I do have some questions, though. I get why Spinuzzi et al. (2019) triangulated their claims. But why did they even seek to get a sense of the initial understanding of their challenges? and how did reading the kickoff mentor forms against the initial interview statements about their challenges constitute a triangulation of this data point and/or goal? did the study have more than two conditions? and did this condition--if it was one--have to do with the explicit/implicit binary?
What's more, was it a bad sample? Because I find it strange that only two firms were of the right kind.
Whatever the case, I feel like what's at stake here is similar to a problem that compositionists know well. The students who need FYW the most don't get enough from it because of how they are predisposed. Inversely, the students who don't really need the class that much (again, because of how they are predisposed) get more from it. Put differently, the class suffers from a preaching to the converted problem, which is itself intensified by a bad marketing problem. I feel like this double problem applies to the incubator too. So, the real question is, how do we get these entrepreneurs to sense the nature of the situation? how can we train them to see what expert entrepreneurs see? and to shift the product's justification given the audience's needs?

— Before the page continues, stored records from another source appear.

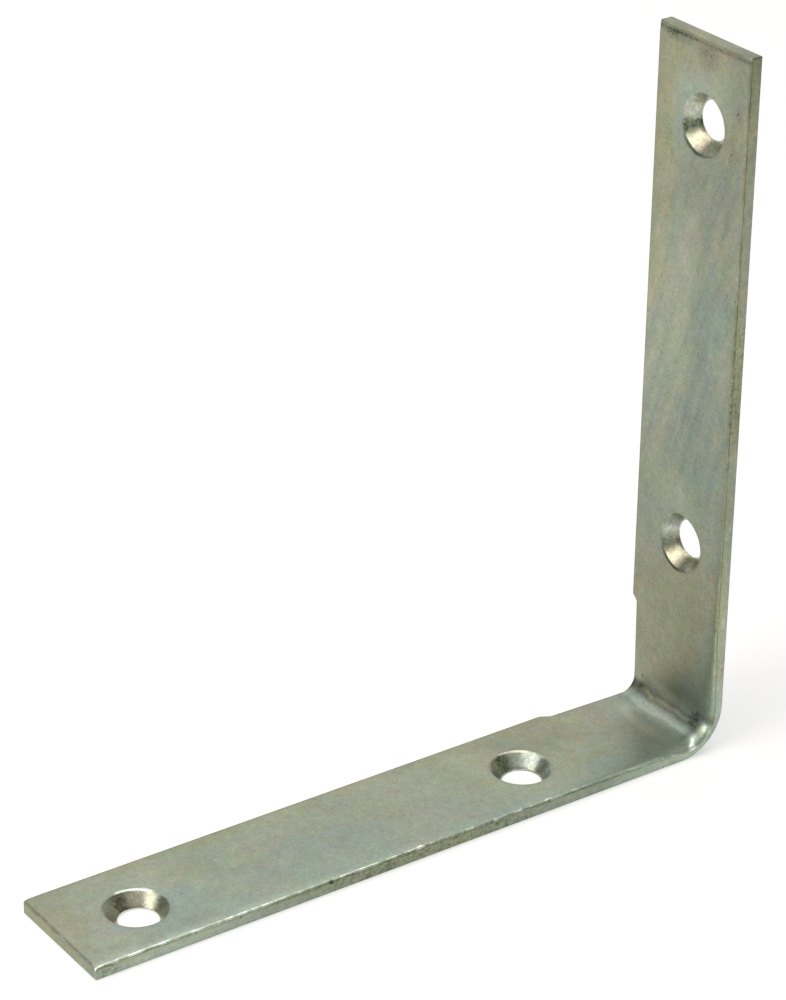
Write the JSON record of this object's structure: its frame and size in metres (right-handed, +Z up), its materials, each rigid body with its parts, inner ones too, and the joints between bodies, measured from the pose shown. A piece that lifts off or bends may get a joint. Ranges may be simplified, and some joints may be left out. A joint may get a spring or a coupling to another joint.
{
  "type": "corner brace bracket",
  "caption": "Zinc-plated steel strip folded square into an L, with countersunk screw holes along each leg, for bracing a timber corner.",
  "frame": {"origin": "under the middle of the base leg, on its mounting face", "axes": "+Z up the upright leg, +X out of the upright leg's mounting face, +Y along the fold towards the relieved edge"},
  "size_m": [0.0996, 0.018, 0.1006],
  "materials": {
    "zinc_plate": "satin zinc plate on steel strip, faintly mottled, bright where the edges and countersinks are burnished"
  },
  "bodies": {
    "root": {"corner_brace": "zinc_plate"}
  },
  "joints": []
}
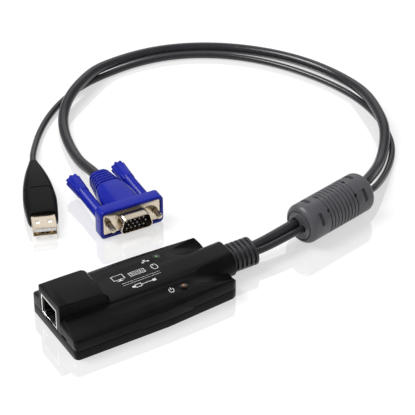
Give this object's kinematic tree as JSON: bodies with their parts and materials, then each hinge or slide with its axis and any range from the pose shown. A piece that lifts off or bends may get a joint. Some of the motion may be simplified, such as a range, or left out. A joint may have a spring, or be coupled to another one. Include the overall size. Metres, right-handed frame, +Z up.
{
  "type": "kvm adapter cable",
  "caption": "Flat arched adapter housing with a network socket, and two cords through a ferrite sleeve to a video plug with thumbscrews and an A-type plug.",
  "frame": {"origin": "on the table, under the middle of the housing with its neck, cords and what is on them left out", "axes": "+X from the network socket towards the cords, +Y towards the side where the cords loop round, +Z up"},
  "size_m": [0.2371, 0.2152, 0.0206],
  "materials": {
    "housing": "fine-textured black moulding",
    "screws": "nickel-plated steel",
    "board": "green solder mask",
    "chips": "moulded epoxy",
    "bare_metal": "plain can",
    "shield": "tin-plated sheet",
    "insulators": "moulded nylon",
    "white_nylon": "moulded nylon",
    "contacts": "gold-plated",
    "green_led": "tinted epoxy lens",
    "amber_led": "tinted epoxy lens",
    "green_lens": "tinted clear light pipe",
    "amber_lens": "tinted clear light pipe",
    "headers": "moulded nylon",
    "red_wire": "insulated wire",
    "white_wire": "insulated wire",
    "relief_rubber": "soft satin moulding",
    "cord_jacket": "satin cable jacket",
    "sleeve_plastic": "satin moulded sleeve",
    "ferrite": "sintered dark grey core",
    "blue_moulding": "semi-gloss saturated blue moulding",
    "plated_shell": "bright nickel plating",
    "blue_grips": "semi-gloss saturated blue moulding",
    "usb_moulding": "fine-textured black moulding"
  },
  "bodies": {
    "root": {"bottom_cover": "housing", "top_cover": "housing", "cover_screws": "screws", "circuit_board": "board", "controller_chip": "chips", "video_chip": "chips", "crystal": "bare_metal", "capacitors": "bare_metal", "jack_shield": "shield", "jack_insert": "insulators", "jack_contacts": "contacts", "online_led": "green_led", "power_led": "amber_led", "online_light_pipe": "green_lens", "power_light_pipe": "amber_lens", "video_header": "headers", "usb_header": "headers", "video_wires": "red_wire", "usb_wires": "white_wire", "strain_relief": "relief_rubber", "video_cord": "cord_jacket", "usb_cord": "cord_jacket", "ferrite_sleeve": "sleeve_plastic", "ferrite_core": "ferrite", "video_hood": "blue_moulding", "video_shell": "plated_shell", "video_insulator": "insulators", "video_pins": "bare_metal", "usb_overmould": "usb_moulding", "usb_shell": "plated_shell", "usb_tongue": "white_nylon", "usb_contacts": "contacts"},
    "left_thumbscrew": {"left_thumb_grip": "blue_grips", "left_jackscrew": "screws"},
    "right_thumbscrew": {"right_thumb_grip": "blue_grips", "right_jackscrew": "screws"}
  },
  "joints": [
    {"name": "left_thumbscrew_spin", "type": "hinge", "parent": "root", "child": "left_thumbscrew", "pos_m": [0.01132, 0.05285, 0.0079], "axis": [-0.0523, -0.9986, 0], "continuous": true},
    {"name": "right_thumbscrew_spin", "type": "hinge", "parent": "root", "child": "right_thumbscrew", "pos_m": [0.03628, 0.05155, 0.0079], "axis": [-0.0523, -0.9986, 0], "continuous": true}
  ]
}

... entrepreneurship training programs such as SEAL should explicitly teach value proposition iteration strategies, aligning them with the incubation stage. Specifically, value propositions could be taught as claims and reinforced with exercises that encourage entrepreneurs to explore how different claims can persuade different stakeholders. Furthermore, exercises could help firms to recapitulate their core claims across the various genres they must produce, from elevator pitches to funding pitches to marketing materials. (p. 119)
Another question (to Spinuzzi) would be, did the accelerator end up implementing this advice? or is it too soon to tell?

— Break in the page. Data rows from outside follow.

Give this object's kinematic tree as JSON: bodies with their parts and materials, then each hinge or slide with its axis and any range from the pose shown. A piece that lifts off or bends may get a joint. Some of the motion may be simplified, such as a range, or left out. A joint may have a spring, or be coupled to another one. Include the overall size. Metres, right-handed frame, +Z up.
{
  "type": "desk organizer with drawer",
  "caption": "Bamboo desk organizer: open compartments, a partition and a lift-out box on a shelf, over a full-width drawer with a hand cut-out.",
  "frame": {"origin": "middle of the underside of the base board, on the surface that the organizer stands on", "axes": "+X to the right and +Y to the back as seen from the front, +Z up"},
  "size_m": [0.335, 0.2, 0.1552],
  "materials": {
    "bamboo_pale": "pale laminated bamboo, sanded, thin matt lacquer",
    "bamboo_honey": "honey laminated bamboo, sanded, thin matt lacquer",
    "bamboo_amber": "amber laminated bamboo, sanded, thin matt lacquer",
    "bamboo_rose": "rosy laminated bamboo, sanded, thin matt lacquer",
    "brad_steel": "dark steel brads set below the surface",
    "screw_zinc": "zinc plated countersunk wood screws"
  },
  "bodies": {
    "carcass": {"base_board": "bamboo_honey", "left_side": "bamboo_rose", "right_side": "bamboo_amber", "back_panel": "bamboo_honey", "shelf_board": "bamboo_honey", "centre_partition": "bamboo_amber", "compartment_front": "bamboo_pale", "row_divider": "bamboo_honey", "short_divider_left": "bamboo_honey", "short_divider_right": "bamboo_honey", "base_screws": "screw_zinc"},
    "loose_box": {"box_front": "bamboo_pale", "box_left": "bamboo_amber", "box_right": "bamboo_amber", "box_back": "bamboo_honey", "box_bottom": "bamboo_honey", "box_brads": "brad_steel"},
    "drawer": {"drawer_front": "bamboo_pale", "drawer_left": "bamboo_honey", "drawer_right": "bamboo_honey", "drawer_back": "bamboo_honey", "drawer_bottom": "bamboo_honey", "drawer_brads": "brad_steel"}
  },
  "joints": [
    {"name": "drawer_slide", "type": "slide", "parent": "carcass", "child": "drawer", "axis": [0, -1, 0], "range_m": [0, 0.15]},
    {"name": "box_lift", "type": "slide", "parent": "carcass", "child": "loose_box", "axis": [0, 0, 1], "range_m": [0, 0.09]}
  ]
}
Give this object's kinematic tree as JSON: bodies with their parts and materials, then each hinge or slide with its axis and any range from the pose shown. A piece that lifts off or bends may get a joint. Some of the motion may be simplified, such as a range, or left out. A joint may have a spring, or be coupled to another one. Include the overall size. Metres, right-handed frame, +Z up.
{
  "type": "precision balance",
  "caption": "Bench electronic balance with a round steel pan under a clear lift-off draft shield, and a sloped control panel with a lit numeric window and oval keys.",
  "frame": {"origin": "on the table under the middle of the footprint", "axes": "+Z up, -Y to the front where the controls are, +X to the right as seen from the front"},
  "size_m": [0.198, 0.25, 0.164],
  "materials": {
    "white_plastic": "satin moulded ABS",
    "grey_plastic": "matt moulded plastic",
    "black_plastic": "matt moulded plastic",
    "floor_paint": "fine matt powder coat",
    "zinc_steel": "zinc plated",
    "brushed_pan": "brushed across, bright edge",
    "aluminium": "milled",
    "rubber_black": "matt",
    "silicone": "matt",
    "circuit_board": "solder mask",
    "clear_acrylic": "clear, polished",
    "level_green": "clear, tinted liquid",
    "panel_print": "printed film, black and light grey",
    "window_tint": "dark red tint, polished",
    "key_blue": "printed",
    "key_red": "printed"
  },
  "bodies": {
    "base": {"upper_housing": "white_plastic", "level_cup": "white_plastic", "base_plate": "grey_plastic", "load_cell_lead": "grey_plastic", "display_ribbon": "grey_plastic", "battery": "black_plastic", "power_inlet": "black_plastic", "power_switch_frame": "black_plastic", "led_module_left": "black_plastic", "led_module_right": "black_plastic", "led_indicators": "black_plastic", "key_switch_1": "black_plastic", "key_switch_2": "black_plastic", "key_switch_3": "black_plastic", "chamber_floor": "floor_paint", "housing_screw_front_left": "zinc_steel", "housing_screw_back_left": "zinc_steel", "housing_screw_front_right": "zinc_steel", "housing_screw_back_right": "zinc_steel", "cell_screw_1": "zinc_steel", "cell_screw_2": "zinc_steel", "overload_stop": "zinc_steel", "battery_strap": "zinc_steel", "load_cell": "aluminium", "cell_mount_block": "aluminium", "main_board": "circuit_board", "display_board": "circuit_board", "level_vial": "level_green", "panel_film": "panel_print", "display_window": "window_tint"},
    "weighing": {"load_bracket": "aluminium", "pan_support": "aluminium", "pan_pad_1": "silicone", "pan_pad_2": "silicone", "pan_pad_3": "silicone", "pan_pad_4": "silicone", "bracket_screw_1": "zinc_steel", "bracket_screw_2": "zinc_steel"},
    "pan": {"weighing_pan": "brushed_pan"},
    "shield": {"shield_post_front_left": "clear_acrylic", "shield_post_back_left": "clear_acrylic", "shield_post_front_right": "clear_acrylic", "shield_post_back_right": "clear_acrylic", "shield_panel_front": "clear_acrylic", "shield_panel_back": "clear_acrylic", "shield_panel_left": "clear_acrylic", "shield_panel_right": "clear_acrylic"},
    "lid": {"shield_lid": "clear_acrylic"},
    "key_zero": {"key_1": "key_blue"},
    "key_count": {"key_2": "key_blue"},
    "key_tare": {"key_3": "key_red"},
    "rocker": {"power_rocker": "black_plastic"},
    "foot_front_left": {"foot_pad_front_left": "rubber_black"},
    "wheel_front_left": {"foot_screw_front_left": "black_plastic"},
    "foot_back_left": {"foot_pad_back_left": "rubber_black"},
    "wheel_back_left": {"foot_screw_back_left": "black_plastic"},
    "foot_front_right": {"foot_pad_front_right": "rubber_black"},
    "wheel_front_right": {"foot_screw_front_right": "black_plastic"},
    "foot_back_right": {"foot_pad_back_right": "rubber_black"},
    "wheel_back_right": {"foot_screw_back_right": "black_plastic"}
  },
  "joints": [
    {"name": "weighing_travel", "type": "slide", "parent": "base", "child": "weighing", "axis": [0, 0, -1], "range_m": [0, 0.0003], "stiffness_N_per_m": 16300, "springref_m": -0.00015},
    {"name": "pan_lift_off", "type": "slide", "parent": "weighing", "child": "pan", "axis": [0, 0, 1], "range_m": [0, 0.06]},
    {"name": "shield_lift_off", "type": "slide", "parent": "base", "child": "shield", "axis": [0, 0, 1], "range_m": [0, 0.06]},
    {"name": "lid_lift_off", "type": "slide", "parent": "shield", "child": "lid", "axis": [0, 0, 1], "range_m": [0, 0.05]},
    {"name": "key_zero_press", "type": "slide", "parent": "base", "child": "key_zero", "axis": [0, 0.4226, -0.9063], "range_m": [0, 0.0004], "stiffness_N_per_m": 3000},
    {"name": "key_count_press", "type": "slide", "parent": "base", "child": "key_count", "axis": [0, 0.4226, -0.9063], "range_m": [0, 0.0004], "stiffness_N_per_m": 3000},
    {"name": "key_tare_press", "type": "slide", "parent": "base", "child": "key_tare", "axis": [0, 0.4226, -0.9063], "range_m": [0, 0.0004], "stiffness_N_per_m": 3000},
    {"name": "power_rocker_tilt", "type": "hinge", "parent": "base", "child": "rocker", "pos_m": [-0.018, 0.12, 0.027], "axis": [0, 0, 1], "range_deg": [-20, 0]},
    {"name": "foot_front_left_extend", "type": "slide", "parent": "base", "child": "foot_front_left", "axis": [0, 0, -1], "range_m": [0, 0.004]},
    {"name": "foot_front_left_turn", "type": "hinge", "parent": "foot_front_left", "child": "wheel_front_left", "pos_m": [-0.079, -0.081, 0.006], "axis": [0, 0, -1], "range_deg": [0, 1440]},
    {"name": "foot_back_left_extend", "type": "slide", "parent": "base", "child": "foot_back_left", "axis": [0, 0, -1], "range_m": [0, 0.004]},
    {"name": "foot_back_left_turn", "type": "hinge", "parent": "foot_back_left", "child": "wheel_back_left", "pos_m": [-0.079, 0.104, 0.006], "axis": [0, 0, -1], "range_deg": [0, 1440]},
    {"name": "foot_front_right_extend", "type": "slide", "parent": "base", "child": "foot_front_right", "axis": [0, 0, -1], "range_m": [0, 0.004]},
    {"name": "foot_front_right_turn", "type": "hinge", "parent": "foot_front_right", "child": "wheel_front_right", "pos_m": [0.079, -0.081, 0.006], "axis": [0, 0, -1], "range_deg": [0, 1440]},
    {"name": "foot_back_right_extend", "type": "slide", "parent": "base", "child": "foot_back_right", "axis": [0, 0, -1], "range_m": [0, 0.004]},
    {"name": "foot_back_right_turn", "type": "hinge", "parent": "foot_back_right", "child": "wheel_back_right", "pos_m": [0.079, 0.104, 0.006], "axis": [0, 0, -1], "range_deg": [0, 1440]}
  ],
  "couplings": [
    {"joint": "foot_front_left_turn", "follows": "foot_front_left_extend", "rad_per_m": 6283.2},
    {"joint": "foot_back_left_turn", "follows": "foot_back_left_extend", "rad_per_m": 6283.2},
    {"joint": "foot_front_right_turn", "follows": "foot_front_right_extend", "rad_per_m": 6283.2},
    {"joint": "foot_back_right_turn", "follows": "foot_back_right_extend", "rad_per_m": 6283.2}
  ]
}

I was surprised at how similar this study was to a curriculum design job. Spinuzzi et al. (2019) were asking questions like, does the program's scaffolding scaffold for what it was intended to? did the program do what it said it was going to do? Prior to this IEEE article, I didn't catch the similarity of Spinuzzi's work to programmatic assessment. There's a lot of literature out there about how to assess a writing program. But how do you assess an organization that only exists ephemerally and has so many moving parts? Naturally, such assessment jobs are the bread and butter of what Spinuzzi does.
Lastly, I might add, why didn't Spinuzzi et al. (2019) take the structured programing--I think it was called--into account (like the video lectures)? They observed the Lunch and Learns, sure. But they seemed to skip right over a lot of the other scaffolding, focusing so closely on the pitch deck.
I would be interested in asking whether the recommended exercises would be able to produce in the entrepreneurs the desired capacity. Of course, I have no idea whether they were implemented after the fact. But would they effective? Or can that kind of stuff only be developed over long scales of time?